I know it's not ideal, and I apologise sincerely for that. Thank you for sticking with me and continuing to work on it.

Update: I stopped the rebase and did a merge commit. The PR seems to work - still WIP. Is it ok for you to review it there?

Of course. I'll take a look shortly.

  1. update proselint/main next as handling this gets more and more complicated

To make this easier, it might be possible to split this into multiple more atomic PRs. I am not sure how you would like to group them, but that would be my suggestion at this stage. I am of course okay with proceeding to review these in whatever structure you like, that's just a comment from my experience.

  1. after that we can talk about the next steps. A bunch of issues can be closed. Do you wanna do a release inbetween or change more core-structures and merge in PRs?

I would like to at least make progress on the existing PRs around refactoring the configuration system and such, but it might be better to release most of these changes first. Having too many breaking changes in one release could prove hard for people to keep up with. The userbase is, to my knowledge, already dwindling from its former state, so driving more people out would not be ideal.

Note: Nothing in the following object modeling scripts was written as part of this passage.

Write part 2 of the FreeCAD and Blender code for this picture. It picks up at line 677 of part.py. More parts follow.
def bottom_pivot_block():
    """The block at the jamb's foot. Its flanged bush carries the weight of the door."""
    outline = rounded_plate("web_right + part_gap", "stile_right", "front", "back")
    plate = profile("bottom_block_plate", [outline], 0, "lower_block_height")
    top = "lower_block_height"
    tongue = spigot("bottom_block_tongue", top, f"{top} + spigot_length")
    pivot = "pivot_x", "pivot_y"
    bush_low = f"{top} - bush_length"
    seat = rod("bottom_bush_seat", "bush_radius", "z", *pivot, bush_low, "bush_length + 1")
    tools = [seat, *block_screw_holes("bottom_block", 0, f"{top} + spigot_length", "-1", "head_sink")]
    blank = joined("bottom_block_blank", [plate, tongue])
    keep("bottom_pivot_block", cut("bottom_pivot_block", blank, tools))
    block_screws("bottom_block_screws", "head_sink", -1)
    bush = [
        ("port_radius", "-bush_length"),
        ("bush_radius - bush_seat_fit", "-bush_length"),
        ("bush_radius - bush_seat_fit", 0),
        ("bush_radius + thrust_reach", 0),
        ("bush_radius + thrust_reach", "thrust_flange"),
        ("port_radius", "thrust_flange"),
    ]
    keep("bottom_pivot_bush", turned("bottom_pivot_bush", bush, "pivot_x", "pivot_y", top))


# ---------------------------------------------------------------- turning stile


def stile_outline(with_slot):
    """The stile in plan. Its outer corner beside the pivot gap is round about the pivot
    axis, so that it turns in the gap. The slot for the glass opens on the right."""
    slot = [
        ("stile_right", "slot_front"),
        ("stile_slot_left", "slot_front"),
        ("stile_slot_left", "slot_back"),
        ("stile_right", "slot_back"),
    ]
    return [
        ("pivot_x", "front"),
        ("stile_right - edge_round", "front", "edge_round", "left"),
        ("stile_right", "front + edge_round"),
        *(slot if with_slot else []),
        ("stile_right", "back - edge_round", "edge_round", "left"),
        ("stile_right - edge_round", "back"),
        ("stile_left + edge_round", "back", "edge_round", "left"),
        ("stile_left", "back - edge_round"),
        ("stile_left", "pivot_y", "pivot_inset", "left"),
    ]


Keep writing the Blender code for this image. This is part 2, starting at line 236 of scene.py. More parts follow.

orgua commented 5 months ago

Allright. Don't know what PR-splitting brings, but OK. You are right - config needs a major overhaul, same for the check-structure. I already opened two issues to collect ideas and coordinate the effort to put it on a future-proof foundation.

reference:

Nytelife26 commented 5 months ago

I am working on the check categories. I have some basic ideas for now, but more is to follow later.

Nytelife26 commented 4 months ago

As a follow-up, you were right. Splitting this PR up would be a nightmare. It would be better to proceed with bringing in your dev branch changes, tidy up the commits here, and then merge this before we work on the other proposals.

Nytelife26 commented 1 month ago

note for myself: it would be useful to consider the discussion in #1369 as part of this, or maybe as a later change.